* **THE TASK**: Each line from the beginning of the data below through the line containing "REAR_AXLE = HALF_BASE" should be repeated exactly, please.

3D code data
============================================================

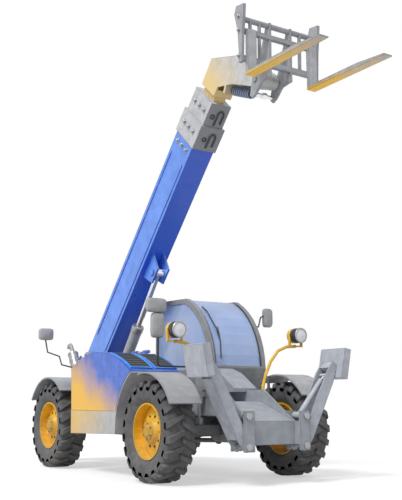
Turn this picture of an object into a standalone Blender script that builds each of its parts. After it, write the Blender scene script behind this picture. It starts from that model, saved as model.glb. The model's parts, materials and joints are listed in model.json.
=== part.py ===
"""A four-wheel telehandler: offset telescopic boom, cab on the left, engine pod on the right.

Metres, +Z up, front towards -Y, the driver's left towards +X. Heights are above the ground.
Sizes below are given from the middle of the wheelbase, with the axles at AXLE_Z; the root empty
shifts them so that the tyres stand on the ground and the origin lies under the middle of the
whole machine.
"""

import math

import bmesh
import bpy
from mathutils import Matrix, Vector

for old in list(bpy.data.objects):
    bpy.data.objects.remove(old, do_unlink=True)

# ---------------------------------------------------------------- driving dimensions
SEAT_GAP = 0.0003          # between pieces that touch
PIN_GAP = 0.0008           # radial, pin to eye
RUN_GAP = 0.006            # side clearance of a moving piece

HALF_BASE = 1.525          # half the wheelbase
HALF_TRACK = 1.03          # centre line to wheel centre
TYRE_R = 0.625
TYRE_W = 0.41
WHEEL_STEPS = 28
RIM_R = 0.345
HUB_R = 0.13
KINGPIN_INSET = 0.25       # wheel centre to kingpin
FENDER_R = TYRE_R + 0.075
FENDER_T = 0.02

AXLE_Z = 0.62107           # height of the axles in these axes, whatever the tyre
FRONT_AXLE = -HALF_BASE
REAR_AXLE = HALF_BASE

BOOM_X = -0.10             # boom centre line
BOOM_W = 0.36
PLATE = 0.03               # main frame plate
SPINE_RIGHT = BOOM_X - BOOM_W / 2 - 0.08    # outer face of the right frame plate
SPINE_LEFT = BOOM_X + BOOM_W / 2 + 0.07     # outer face of the left frame plate
NOSE_HALF = 0.36           # half width of the frame's nose
NOSE_Y = FRONT_AXLE - 0.955                 # front face of the nose
NOSE_BACK = FRONT_AXLE + 0.425              # where the nose meets the spine
FRAME_REAR = REAR_AXLE + 0.895
FRAME_TOP = 1.10
FRAME_LOW = 0.52
FRAME_OVER_AXLE = 0.80

COUNTER_REAR = REAR_AXLE + 1.255            # rear face of the counterweight
PIVOT_Y = REAR_AXLE + 0.475                 # boom foot pin
PIVOT_Z = 1.60
PIVOT_R = 0.05
BOOM_ANGLE = math.radians(47.0)
BOOM_D = 0.54
BOOM_DROP = 0.05           # section centre below the foot pin's line
BOOM_WALL = 0.014
BOOM_STEP = 0.018          # gap between nested sections
PAD_GAP = 0.0005           # slider pad to inner section
BOOM_BACK = 0.22           # outer section behind the foot pin
BOOM_LENGTH = 4.20         # foot pin to the outer section's mouth
HEAD_LENGTHS = (0.36, 0.34)
HEAD_PROUD = 0.030         # head collar outside the section that it closes
NECK = 0.10                # fourth section seen between the last collar and the head
STROKE = BOOM_LENGTH - 1.10                 # travel of each section
OVERLAP = 0.62             # length that stays nested at full stroke
HEAD_S = BOOM_LENGTH + sum(HEAD_LENGTHS) + NECK     # foot of the cranked head, along the boom

LIFT_BASE_Y = PIVOT_Y - 0.30
LIFT_BASE_Z = 0.90
LIFT_EYE_S = 2.20          # along the boom from the foot pin
LIFT_EYE_N = 0.50          # below the foot pin's line
LIFT_BARREL_R = 0.085
LIFT_ROD_R = 0.045
LIFT_BARREL_LENGTH = 1.55

TILT_S = HEAD_S + 0.60     # carriage pin, along the boom
TILT_N = 1.06              # and below the foot pin's line
TILT_ARM = 0.18            # carriage pin to tilt cylinder pin
TILT_BARREL_R = 0.055
TILT_ROD_R = 0.03
TILT_LINE = math.radians(-23.0)   # fall of the tilt cylinder towards the forks

FORK_SPACING = 0.95
FORK_W = 0.13
FORK_T = 0.05
FORK_LENGTH = 1.30
FORK_HEIGHT = 0.58
FORK_BACK = 0.30           # carriage pin to the back of the fork shanks
CARRIAGE_W = 1.16

LEG_PIN_X = 0.43
LEG_PIN_Z = 0.46
LEG_CYL_Z = 0.81
LEG_ANGLE = math.radians(63.0)
LEG_DOWN = math.radians(79.0)     # swing from folded to standing
LEG_LENGTH = 1.11
LEG_Y0 = NOSE_Y - 0.08
LEG_Y1 = NOSE_Y + 0.14
LEG_CYL_AT = 0.95          # leg pin to cylinder pin on the leg
LEG_PIN_R = 0.028
LUG = 0.035
PAD_SIDE = 0.38
PAD_DEPTH = 0.46
PAD_T = 0.10
PAD_LIFT = 0.01            # foot pad above the ground, leg down
LEG_SIDE_T = 0.022
LEG_BARREL_R = 0.036
LEG_ROD_R = 0.02

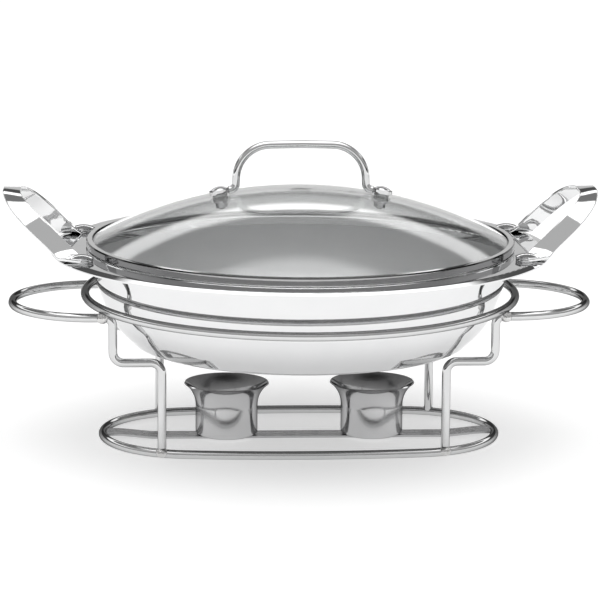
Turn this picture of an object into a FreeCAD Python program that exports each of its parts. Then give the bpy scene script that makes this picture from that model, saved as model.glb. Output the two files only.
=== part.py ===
import FreeCAD, Part

import math
import os

import Sketcher
from FreeCAD import Placement, Rotation, Vector

# A candle-warmed chafing dish: a round steel pan with two riveted strap handles and a domed
# glass lid, resting on a welded wire stand that carries two flared tealight cups.
#
# Frame: millimetres, origin on the table under the pan's axis, +Z up, +X through the right
# handle. The stand, the pan and the lid are symmetric about the XZ and YZ planes.

DIMENSIONS = [
    # Clearance round rivets and screws.
    ("fit_gap", 0.1),
    # Stand wires. Heights are of wire centrelines, and plan sizes run to wire centrelines.
    ("wire", 6.0),
    ("base_half_length", 139.0),
    ("base_half_width", 68.0),
    ("base_end_radius", 63.5),
    ("foot_x", 98.0),
    ("shelf_x", 131.5),
    ("shelf_height", 67.0),
    ("leg_bend", 7.5),
    ("ring_radius", 151.0),
    ("ring_height", 104.5),
    ("loop_reach", 201.5),
    ("loop_bend", 57.0),
    ("wire_joint_x", 138.6),
    ("bead", 4.3),
    # Cup strap and tealight cups.
    ("strap_width", 17.0),
    ("strap_thick", 1.5),
    ("strap_low", 0.5),
    ("strap_rise", 2.4),
    ("cup_x", 51.5),
    ("cup_radius", 22.0),
    ("cup_mouth", 30.0),
    ("cup_height", 37.0),
    ("cup_flare", 6.0),
    ("cup_sheet", 0.9),
    # Pan. Wall points lie on its outer face.
    ("pan_gap", 0.3),
    ("pan_sheet", 1.2),
    ("floor_radius", 117.0),
    ("knee_radius", 133.5),
    ("knee_rise", 16.2),
    ("wall_radius", 143.2),
    ("wall_rise", 42.5),
    ("mouth_radius", 147.0),
    ("flange_rise", 66.0),
    ("flange_flat", 169.0),
    ("flange_radius", 175.0),
    ("flange_drop", 1.1),
    # Lid.
    ("lid_gap", 0.3),
    ("band_radius", 150.0),
    ("band_height", 5.5),
    ("band_lip", 4.2),
    ("band_corner", 0.9),
    ("band_sheet", 0.6),
    ("glass", 4.0),
    ("brim_radius", 145.5),
    ("dome_rise", 35.6),
    # Lid handle and its fastenings, stacked along the dome's normal at each foot.
    ("rod", 5.4),
    ("arch_half", 44.4),
    ("arch_top", 209.2),
    ("arch_bend", 24.0),
    ("foot_bend", 4.5),
    ("tab_x", 56.5),
    ("tab_thick", 2.6),
    ("tab_width", 9.5),
    ("tab_length", 14.0),
    ("gasket", 1.6),
    ("gasket_radius", 5.2),
    ("screw_radius", 2.0),
    ("screw_head", 5.4),
    ("head_height", 2.4),
    ("washer", 1.0),
    ("nut", 3.2),
    ("nut_corner", 4.04),
    # Pan handles: a strap that twists from flat feet to a loop standing on edge.
    ("strap_foot_x", 152.5),
    ("strap_foot_y", 58.0),
    ("strap_sheet", 2.4),
    ("foot_width", 16.0),
    ("arm_width", 12.6),
    ("tip_x", 201.0),
    ("tip_rise", 38.6),
    ("rivet_radius", 3.0),
    ("rivet_head", 8.3),
    ("rivet_dome", 2.6),
]

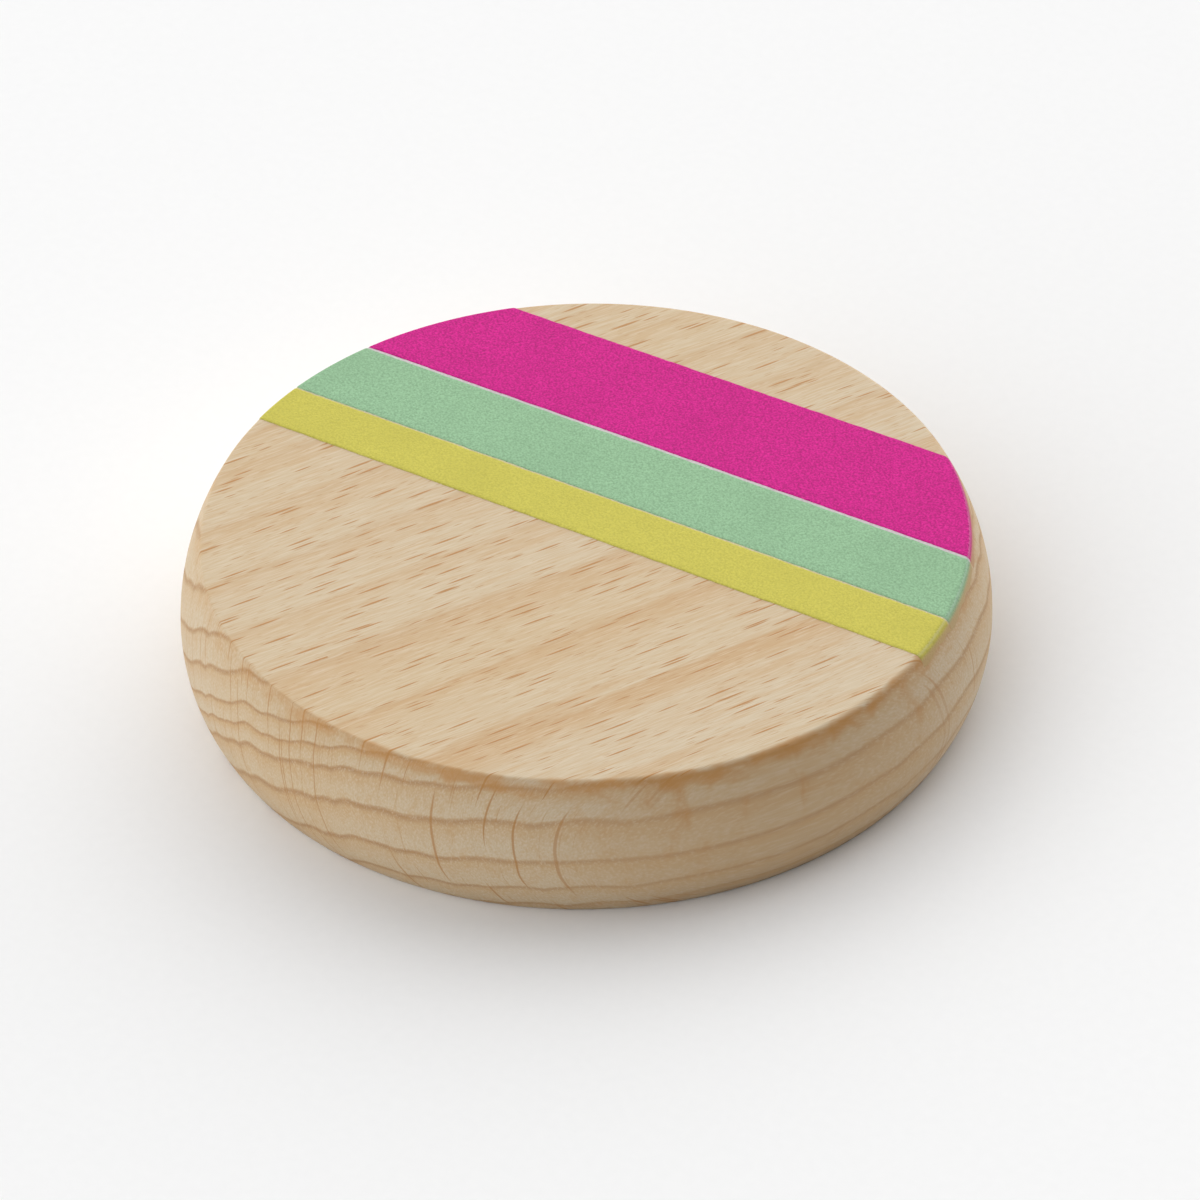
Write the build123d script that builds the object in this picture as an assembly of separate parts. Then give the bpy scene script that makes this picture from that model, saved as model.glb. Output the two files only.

============================================================

* **ANSWER FOR THE TASK**:
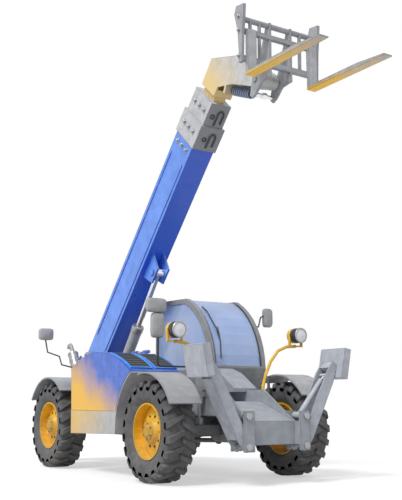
Turn this picture of an object into a standalone Blender script that builds each of its parts. After it, write the Blender scene script behind this picture. It starts from that model, saved as model.glb. The model's parts, materials and joints are listed in model.json.
=== part.py ===
"""A four-wheel telehandler: offset telescopic boom, cab on the left, engine pod on the right.

Metres, +Z up, front towards -Y, the driver's left towards +X. Heights are above the ground.
Sizes below are given from the middle of the wheelbase, with the axles at AXLE_Z; the root empty
shifts them so that the tyres stand on the ground and the origin lies under the middle of the
whole machine.
"""

import math

import bmesh
import bpy
from mathutils import Matrix, Vector

for old in list(bpy.data.objects):
    bpy.data.objects.remove(old, do_unlink=True)

# ---------------------------------------------------------------- driving dimensions
SEAT_GAP = 0.0003          # between pieces that touch
PIN_GAP = 0.0008           # radial, pin to eye
RUN_GAP = 0.006            # side clearance of a moving piece

HALF_BASE = 1.525          # half the wheelbase
HALF_TRACK = 1.03          # centre line to wheel centre
TYRE_R = 0.625
TYRE_W = 0.41
WHEEL_STEPS = 28
RIM_R = 0.345
HUB_R = 0.13
KINGPIN_INSET = 0.25       # wheel centre to kingpin
FENDER_R = TYRE_R + 0.075
FENDER_T = 0.02

AXLE_Z = 0.62107           # height of the axles in these axes, whatever the tyre
FRONT_AXLE = -HALF_BASE
REAR_AXLE = HALF_BASE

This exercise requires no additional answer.